Livadia Palace Library Building
WASHINGTON, NOVEMBER 2ND— The Churchill Centre is helping to provide a complete set of Churchill's books for the Churchill Room at Livadia Palace, Yalta, where Lady Soames asked our help in holding the Churchillian end up against a massive exhibit dedicated to Roosevelt. Laurence Geller, Craig Horn, Devoy White, and Richard Langworth contributed books or funds to the project; Churchillbooks.com provided a large number of titles they could not locate individually.

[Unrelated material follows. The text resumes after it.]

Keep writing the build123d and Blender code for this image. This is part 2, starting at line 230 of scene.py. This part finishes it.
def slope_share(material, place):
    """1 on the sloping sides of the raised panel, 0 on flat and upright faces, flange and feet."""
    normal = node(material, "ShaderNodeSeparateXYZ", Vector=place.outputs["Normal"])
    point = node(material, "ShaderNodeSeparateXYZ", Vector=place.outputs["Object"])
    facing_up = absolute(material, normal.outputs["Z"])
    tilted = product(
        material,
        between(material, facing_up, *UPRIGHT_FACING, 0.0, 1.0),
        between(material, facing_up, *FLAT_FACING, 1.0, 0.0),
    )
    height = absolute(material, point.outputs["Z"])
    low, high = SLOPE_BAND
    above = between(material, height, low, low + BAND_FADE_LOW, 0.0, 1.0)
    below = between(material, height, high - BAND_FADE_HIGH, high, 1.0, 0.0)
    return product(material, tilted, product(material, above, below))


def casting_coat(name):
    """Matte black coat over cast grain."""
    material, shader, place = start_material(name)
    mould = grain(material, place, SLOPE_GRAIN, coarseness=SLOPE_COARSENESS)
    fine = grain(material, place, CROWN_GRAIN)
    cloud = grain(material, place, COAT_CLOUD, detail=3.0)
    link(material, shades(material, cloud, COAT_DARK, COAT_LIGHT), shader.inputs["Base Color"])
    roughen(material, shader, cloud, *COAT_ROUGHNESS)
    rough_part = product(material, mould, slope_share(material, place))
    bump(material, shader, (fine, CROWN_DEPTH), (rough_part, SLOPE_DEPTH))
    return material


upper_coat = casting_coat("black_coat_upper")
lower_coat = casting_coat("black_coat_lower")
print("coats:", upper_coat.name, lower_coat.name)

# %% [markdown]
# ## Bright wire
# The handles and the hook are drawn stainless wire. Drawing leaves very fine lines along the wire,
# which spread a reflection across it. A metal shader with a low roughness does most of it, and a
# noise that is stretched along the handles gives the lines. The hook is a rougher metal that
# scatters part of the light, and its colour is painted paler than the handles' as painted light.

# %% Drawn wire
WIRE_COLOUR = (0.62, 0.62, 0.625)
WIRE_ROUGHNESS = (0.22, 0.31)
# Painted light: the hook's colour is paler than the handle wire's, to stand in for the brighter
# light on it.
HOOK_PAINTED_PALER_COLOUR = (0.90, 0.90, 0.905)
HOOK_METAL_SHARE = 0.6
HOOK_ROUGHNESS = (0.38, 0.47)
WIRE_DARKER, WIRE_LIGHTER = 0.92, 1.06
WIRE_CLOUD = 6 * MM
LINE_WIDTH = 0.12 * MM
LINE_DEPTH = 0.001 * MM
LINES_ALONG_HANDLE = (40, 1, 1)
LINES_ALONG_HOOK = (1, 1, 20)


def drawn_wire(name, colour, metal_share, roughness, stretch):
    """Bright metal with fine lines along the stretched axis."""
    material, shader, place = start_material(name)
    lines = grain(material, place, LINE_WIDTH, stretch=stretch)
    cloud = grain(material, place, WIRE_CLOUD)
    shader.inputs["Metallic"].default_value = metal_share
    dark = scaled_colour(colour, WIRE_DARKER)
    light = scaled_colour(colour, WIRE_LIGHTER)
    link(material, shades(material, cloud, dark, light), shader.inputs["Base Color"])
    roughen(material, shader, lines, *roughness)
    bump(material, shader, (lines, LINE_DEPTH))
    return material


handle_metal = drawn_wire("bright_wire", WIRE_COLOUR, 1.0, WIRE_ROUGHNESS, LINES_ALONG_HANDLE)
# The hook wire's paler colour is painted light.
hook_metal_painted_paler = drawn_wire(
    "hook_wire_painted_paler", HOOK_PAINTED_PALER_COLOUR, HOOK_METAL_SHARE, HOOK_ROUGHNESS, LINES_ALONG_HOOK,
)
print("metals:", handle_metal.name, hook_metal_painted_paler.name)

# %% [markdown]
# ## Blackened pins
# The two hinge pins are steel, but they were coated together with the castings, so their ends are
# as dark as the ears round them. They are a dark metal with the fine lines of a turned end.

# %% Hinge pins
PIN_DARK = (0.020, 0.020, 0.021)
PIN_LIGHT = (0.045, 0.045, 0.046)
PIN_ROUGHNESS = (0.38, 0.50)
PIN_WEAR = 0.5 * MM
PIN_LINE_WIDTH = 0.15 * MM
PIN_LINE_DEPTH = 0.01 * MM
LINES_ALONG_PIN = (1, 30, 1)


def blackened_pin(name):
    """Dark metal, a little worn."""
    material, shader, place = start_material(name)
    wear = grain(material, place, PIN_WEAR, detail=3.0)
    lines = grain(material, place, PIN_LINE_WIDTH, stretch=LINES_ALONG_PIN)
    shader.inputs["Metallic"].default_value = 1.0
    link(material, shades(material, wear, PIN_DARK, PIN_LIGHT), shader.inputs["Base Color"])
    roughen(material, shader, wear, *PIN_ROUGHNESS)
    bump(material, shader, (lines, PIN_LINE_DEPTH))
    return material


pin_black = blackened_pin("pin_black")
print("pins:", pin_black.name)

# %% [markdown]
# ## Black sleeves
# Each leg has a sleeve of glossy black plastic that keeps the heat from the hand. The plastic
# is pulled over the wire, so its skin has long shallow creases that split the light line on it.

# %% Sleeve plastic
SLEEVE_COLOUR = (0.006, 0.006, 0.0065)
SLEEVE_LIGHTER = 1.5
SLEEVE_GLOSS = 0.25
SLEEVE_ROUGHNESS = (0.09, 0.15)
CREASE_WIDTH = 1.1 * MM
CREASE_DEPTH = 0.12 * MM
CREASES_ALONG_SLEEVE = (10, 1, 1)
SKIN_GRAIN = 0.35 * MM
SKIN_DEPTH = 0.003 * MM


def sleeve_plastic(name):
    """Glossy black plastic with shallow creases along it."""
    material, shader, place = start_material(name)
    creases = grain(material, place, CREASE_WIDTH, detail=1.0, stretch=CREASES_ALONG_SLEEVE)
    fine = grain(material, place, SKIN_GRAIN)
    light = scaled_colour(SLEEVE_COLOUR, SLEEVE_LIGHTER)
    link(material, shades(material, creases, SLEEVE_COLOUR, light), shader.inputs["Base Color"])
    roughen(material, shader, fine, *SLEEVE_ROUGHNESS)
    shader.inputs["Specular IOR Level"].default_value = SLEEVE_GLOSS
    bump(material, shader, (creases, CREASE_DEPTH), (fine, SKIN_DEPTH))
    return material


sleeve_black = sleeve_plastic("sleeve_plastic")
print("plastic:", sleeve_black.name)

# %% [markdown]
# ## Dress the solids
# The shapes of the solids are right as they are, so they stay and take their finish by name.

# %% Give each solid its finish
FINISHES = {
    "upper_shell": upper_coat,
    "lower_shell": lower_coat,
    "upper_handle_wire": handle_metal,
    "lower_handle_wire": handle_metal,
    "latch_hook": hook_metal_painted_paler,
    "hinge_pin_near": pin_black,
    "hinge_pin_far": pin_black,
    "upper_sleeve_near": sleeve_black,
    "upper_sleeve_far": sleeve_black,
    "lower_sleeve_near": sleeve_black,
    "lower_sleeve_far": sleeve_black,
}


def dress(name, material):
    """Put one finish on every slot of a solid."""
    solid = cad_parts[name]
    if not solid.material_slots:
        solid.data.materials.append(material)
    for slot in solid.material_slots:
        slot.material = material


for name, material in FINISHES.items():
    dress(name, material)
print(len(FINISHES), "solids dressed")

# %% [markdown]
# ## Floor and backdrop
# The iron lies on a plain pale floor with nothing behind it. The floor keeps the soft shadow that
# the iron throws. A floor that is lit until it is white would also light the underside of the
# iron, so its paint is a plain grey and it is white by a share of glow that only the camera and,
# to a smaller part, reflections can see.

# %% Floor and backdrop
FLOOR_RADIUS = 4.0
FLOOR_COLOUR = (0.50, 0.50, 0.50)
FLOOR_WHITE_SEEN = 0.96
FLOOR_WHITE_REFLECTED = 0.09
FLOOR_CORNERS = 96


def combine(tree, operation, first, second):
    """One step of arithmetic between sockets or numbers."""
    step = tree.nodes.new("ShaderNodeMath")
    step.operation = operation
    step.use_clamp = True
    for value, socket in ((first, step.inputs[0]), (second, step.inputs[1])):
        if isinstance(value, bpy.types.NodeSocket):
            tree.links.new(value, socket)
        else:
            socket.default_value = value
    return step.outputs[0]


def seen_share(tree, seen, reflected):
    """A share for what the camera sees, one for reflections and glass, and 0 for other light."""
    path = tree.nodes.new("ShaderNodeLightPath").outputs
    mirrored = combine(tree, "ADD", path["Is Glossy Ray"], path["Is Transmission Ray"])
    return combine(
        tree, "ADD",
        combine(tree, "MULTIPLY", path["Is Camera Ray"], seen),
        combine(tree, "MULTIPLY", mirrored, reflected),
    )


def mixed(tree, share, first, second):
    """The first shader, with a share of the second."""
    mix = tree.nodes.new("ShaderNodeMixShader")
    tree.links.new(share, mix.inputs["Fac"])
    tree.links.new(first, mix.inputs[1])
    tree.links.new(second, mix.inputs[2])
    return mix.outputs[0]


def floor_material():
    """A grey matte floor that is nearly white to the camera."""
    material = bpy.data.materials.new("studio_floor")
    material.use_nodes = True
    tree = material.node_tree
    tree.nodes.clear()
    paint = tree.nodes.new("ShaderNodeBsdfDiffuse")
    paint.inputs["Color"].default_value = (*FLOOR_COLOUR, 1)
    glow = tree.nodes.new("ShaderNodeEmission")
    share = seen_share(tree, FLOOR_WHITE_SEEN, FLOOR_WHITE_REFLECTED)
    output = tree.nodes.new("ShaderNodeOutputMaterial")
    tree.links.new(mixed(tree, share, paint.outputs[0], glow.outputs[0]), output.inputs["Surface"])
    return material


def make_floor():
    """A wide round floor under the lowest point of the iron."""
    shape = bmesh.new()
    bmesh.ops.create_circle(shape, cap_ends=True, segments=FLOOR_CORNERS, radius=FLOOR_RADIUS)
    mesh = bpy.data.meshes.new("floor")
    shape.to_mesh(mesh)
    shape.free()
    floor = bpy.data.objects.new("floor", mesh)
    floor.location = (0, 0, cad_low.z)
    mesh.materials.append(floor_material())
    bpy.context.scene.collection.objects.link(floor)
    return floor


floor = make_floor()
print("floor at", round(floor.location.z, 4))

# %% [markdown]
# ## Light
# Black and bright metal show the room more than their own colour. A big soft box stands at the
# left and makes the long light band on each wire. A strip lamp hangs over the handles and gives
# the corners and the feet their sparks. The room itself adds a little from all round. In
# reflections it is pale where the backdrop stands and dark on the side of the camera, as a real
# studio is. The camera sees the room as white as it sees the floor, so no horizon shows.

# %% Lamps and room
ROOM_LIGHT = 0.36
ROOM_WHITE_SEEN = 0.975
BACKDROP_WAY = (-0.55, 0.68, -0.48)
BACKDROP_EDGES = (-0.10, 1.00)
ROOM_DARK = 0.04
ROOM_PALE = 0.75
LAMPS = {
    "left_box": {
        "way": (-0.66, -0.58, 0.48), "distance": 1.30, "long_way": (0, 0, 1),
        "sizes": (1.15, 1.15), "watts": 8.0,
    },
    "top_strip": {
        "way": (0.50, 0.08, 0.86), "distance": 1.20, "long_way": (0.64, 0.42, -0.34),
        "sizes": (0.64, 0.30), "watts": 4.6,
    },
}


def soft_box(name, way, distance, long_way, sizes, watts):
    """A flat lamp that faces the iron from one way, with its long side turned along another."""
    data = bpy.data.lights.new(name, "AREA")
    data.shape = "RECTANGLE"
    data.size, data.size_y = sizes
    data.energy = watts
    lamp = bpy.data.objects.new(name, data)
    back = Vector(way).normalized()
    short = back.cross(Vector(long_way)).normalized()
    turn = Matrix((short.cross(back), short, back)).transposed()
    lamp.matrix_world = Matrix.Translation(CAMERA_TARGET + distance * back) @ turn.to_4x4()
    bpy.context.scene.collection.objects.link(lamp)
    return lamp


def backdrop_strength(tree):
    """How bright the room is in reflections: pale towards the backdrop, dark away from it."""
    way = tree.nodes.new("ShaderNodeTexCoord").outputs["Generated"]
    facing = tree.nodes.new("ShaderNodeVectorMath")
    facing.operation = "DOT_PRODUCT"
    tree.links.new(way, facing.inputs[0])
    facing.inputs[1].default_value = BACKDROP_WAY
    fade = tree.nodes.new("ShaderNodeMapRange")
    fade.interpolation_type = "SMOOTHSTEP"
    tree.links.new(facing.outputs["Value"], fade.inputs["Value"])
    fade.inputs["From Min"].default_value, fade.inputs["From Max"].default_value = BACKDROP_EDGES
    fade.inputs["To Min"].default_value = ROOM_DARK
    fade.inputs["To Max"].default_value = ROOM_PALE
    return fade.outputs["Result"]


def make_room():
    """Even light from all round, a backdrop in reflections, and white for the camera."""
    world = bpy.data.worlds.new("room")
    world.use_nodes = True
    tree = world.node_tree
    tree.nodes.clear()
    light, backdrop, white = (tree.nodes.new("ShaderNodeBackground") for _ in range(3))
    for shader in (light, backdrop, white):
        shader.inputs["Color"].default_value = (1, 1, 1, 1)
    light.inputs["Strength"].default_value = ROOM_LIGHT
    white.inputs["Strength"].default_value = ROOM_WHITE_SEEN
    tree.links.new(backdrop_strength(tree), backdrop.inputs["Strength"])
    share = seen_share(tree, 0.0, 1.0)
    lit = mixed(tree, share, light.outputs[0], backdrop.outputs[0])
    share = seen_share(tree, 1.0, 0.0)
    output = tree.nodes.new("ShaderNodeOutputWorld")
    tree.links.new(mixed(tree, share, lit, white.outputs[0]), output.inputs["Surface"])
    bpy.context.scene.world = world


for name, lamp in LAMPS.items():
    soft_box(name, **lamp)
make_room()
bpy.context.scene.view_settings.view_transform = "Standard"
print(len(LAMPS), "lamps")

The only titles we still need are: River War, World Crisis, Unrelenting Struggle, End of the Beginning, Onwards to Victory, War Speeches, Stemming the Tide, History of the English-Speaking Peoples, Unwritten Alliance, American Civil War, Young Winston's Wars, Complete Speeches, and Collected Essays.
Lady Soames is designing a bookplate which will bear the name of the donors. If you wish to donate any books, please contact the editor.
Scarecrow Extremes
WASHINGTON, OCTOBER 28TH— As the quadrennial American Presidential campaigns heat up with only (arrgh!) a year to go, the current incumbent is being compared to Winston Churchill by his supporters and Adolf Hitler by his opponents: which puts us in mind of Churchill's 1946 remarks to the General Assembly of Virginia:
"I read the other day that an English nobleman, whose name is new to me, has stated that England would have to become the forty-ninth state of the American Union. I read yesterday that an able American editor had written that the United States ought not to be asked to re-enter the British Empire. It seems to me, and I dare say it seems to you, that the path of wisdom lies somewhere between these scarecrow extremes."